By Keith Kappes - Publisher
Nov. 27, 2013 — “Any man's death diminishes me, because I am involved in mankind; and therefore never send to know for whom the bell tolls; it tolls for thee.”
I have often reflected on those immortal words of John Donne, the great English poet, while trying to cope with the deaths of family members, friends and other persons important to me.
Traumatic memories from my college days came flooding back last week with the anniversary of the death of President John F. Kennedy, one of my earliest heroes.
Now 50 years removed from those sad days in 1963, it marked the loss of innocence of my youth as I grimly faced the harsh reality of political assassination.
Like millions of other Americans, I was glued to the television for three days as I attempted to make sense of what even today remains senseless.
The live TV killing of accused shooter Lee Harvey Oswald at the Dallas police station only added to my fear and confusion at the time.
Regrettably, JFK was not the last of my heroes to be struck down, whether by an assassin’s bullet or a cruel disease or the infirmities of age.
Recent days brought the loss of two persons I deeply admired and respected.
In fact, I wrote about each of them in this space out of my concern that they would know how I felt while they were still with us.
Flowers for the living always has made sense to me, especially as I have grown older.

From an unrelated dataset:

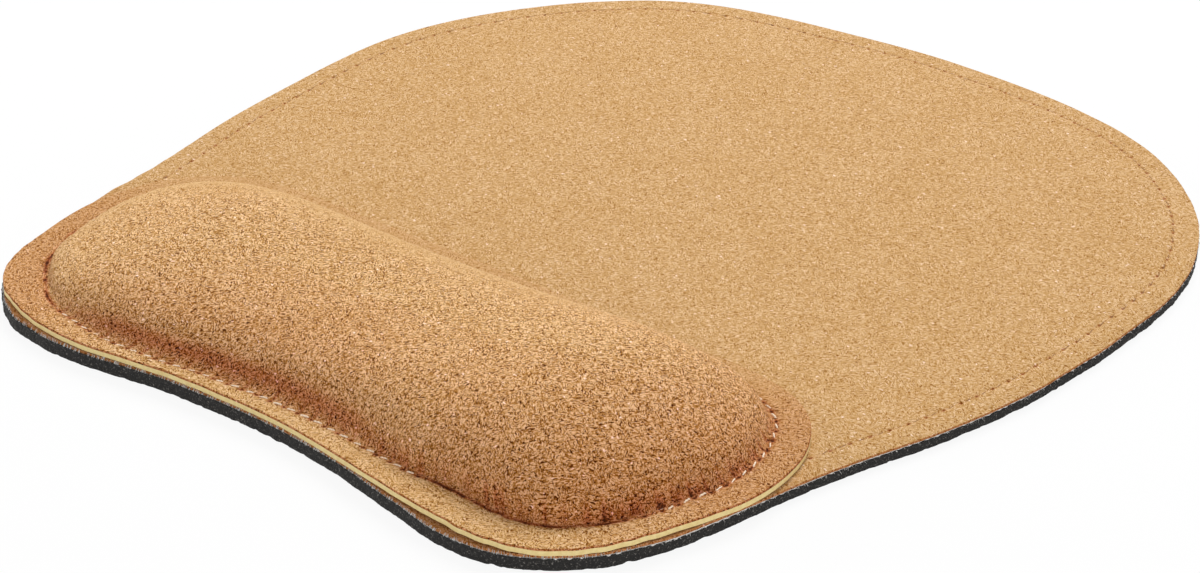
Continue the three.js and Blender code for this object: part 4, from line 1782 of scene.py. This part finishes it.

Gerta Antle, a relatively new but valued friend, ironically put me on her “bucket list” a few days before her death at the age of 79.
Alerted to the seriousness of her sudden illness, I offered words of encouragement by phone as she struggled to breathe while battling the inevitability of her medical situation.
I will never forget how I felt when she bravely said she was at peace and ready to accept the Lord’s will.
The other loss was Edwin Mundy, 93, a proud old soldier and the finest man I ever served with.
Like so many other World War II veterans, he was a patriot who never wavered in his love of family and country.
Newscaster/author Tom Brokaw was right in describing 1st Sgt. Mundy and his comrades as America’s greatest generation.
I didn’t have the opportunity to salute him one last time in this life.